Soundcloud, and Wikipedia.

Admittedly, we're all affected by the marketing efforts of the major labels,

even if we control what come out of our mouths and minds. But if

we're all just using the Internet to talk about the same types of

artists that were MTV idols 10-15 years ago, what does this say about the Internet's role in the future of music?

Take, for example, the cases of Justin Bieber, OK Go, and Bay Area locals

Pomplamoose, who all found their first wave of buzz and exposure through the

Internet (specifically YouTube). In order to take that momentum one step

further, they've all linked up with major labels or large companies (TV advertisers in the case of label-less Pomplamoose), using

more traditional channels as they build mass followings. I'm not saying that's good or bad -- it's just the way it is.
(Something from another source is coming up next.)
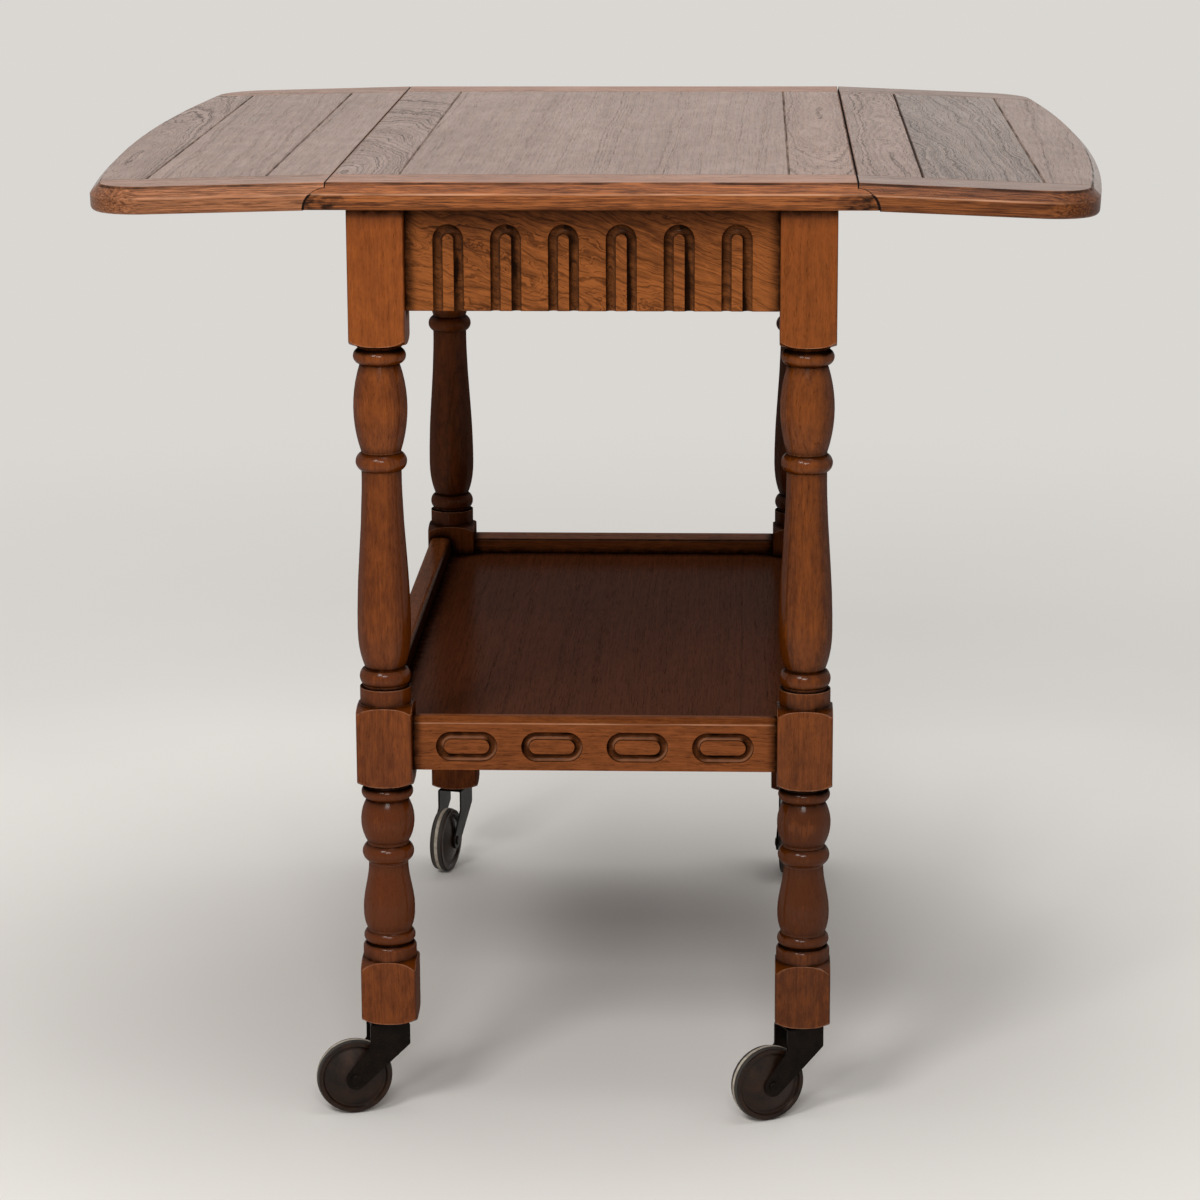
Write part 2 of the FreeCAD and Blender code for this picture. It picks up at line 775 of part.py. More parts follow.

That's also not to say you can't carve out a more stable (and possibly more

rewarding) career by avoiding "the machine." Consider the case of the

reclusive rapper/producer Madlib. He first generated buzz prior to

the Internet era, and thanks to the savvy web marketing of his record label,

Stones Throw, he's enjoyed a longevity that probably wouldn't have happened

in the '90s. But he'll never become a mega-star (and he probably

likes it that way).

I still maintain that avoiding the major labels in this era is the best

thing you can do for a career centered around the music. But for those

seeking celebrity-like fame, exposure, and of course, mountains of cash, the

Billboard Social 50 is proof that you can't do it alone.